Usability studies have shown that visitors can judge a page in under a second, so it is important to let new visitors know that the site is relevant to them and their interests quickly. More importantly, make sure they know you are the company to work with or buy from.

Successful websites are like little pieces of art. They need to:

  • be cohesive
  • tell your story
  • interest the viewer

Grabbing your audiences’ attention involves careful planning. If you aren’t sure where to start, take a look at websites you and others enjoy. Use their layout as inspiration.

Pictures make a quick impact and can be exciting element of your site. Use photos to display exactly what you have to offer. Photos are a great, quick visual attraction, but make sure they don’t cause clutter.
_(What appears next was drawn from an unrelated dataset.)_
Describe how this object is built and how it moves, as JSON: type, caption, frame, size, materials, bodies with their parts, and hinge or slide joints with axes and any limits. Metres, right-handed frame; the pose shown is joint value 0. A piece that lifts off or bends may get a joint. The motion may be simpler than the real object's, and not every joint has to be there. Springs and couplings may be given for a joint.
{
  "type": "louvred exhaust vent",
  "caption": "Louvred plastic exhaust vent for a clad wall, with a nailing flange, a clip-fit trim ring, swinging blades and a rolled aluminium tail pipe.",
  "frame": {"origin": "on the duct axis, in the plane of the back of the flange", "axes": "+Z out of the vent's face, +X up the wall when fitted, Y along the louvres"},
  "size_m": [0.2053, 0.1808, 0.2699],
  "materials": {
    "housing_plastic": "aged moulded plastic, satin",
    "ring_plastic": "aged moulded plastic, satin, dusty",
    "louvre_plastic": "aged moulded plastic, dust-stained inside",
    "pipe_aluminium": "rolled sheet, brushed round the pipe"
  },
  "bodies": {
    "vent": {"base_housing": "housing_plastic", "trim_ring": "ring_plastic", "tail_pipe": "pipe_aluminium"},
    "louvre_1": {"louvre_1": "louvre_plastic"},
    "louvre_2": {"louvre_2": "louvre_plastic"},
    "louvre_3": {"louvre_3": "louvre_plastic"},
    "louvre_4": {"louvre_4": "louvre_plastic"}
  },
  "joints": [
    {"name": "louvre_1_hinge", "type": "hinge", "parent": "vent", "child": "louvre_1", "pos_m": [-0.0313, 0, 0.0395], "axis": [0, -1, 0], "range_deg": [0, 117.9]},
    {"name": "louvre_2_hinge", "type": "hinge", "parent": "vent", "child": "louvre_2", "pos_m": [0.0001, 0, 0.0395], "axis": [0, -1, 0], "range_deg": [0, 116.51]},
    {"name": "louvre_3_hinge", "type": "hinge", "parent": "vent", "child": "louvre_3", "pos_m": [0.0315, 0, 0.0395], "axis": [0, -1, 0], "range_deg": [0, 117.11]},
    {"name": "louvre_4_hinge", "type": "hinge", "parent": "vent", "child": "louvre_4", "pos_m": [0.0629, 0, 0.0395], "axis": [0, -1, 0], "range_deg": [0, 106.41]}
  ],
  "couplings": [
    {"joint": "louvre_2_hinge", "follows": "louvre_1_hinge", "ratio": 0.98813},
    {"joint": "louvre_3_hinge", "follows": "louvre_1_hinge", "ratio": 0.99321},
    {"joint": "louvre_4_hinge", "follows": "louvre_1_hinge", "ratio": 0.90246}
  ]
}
Too many photos can be distracting, causing the viewer to avoid focusing on the ones that matter. One large photo is a great way to introduce your business or product to the viewer, but make sure it and all other smaller photos on the page are or look professionally done. A website or Facebook page dedicated to your business and any marketing materials are all an extension of your business and every detail tells the potential buyer something about the way you might do your business. If you have a great product, service and customer service, let them see that.
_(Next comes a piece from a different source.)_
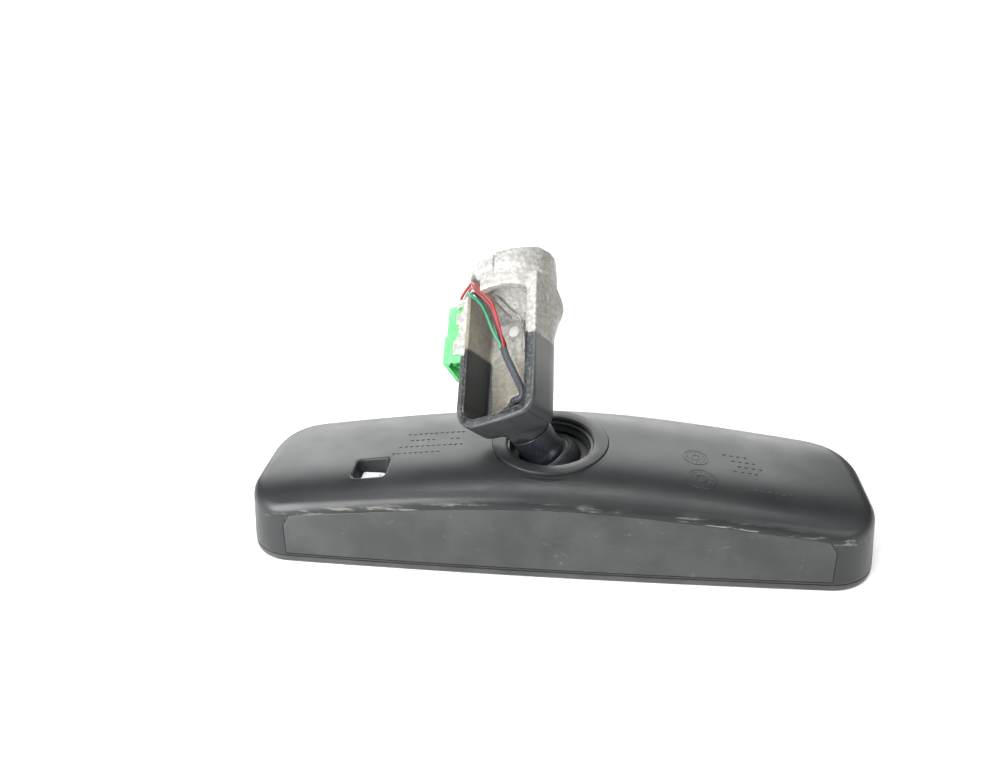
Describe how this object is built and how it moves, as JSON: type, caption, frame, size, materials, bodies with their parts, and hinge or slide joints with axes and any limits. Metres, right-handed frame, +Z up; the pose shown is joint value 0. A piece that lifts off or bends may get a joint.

Keeping your website up-to-date is an important factor in interest. Old and new websites with flashing graphics, stock icons, clashing colors and too much empty space or too much clutter unfortunately, create a negative initial perception of your business. In these cases, you could have the best products, services and customer service, but your website tells people otherwise. Make sure your website matches the passion for what you do. Don’t be afraid to ask for help from someone who can turn your website into a meaningful composition showcasing the elements of your business.

Properly marketing to your target audience will prove to be a very useful strategy, as will properly designing your website to compliment the look, presence or theme of your business or product. For example, a company selling retrofitted and modernized 1950’s styled radios would do well to have a website that plays with the design relationships of these two decades, creating a modernized 1950’s vibe. Effectively, this creates energy and excitement for the product before the customer even has it in their hands because the website successfully packages or frames the product in a way that the customer understands and feels fits his or her needs.

What do you do to highlight the benefits of your company with your layout, design, color choice, etc.?  There are ways beyond content to highlight your value propositions – what works for you?